The way Retail Prices Index (RPI) is calculated should be kept unchanged, the ONS has recommended in a shock decision.

It was expected that National Statistician Jill Matheson would change the way RPI is calculated as a measure of inflation.

The recommendation has major implications for rail fares, pensions, water bills and even national debt. RPI is also used to calculate student loan repayments.

RPI has “significant value” for investors and pensioners, the ONS stated, although part of the index is flawed. A new index, RPIJ, will be developed to address an issue with the way clothing prices are measured and will start in March. RPIJ will replace the Carli formula with Jevons, and is envisaged to run alongside existing RPI.
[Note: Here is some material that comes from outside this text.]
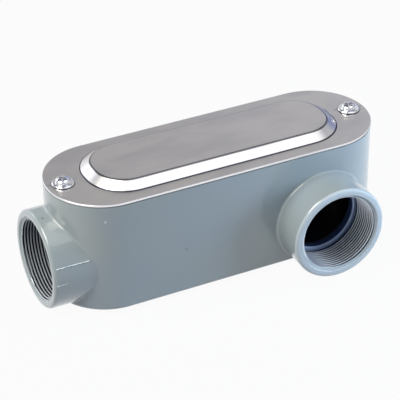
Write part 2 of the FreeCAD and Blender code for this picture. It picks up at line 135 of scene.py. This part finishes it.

It had been expected that the ONS would recommend a calculation that would have the effect of lowering RPI by 0.9 percentage points, in line with how Consumer Prices Index (CPI) is calculated.

This would have been a boost for Chancellor George Osborne, potentially saving billions of pounds. But keeping RPI unchanged could protect pensioners from a so-called ‘stealth attack’.

The ONS said there is value to users “in maintaining the continuity of the existing RPI’s long-term series without major change, so that it may continue to be used for long-term indexation and for index-linked gilts and bonds in accordance with user expectations”.

“Therefore, while the arithmetic formulation [of the RPI] would not be chosen were ONS constructing a new price index, the National Statistician recommended that the formulae used at the elementary aggregate level in the RPI should remain unchanged.”

Final approval for the decision sits with the Bank of England and ultimately the Chancellor.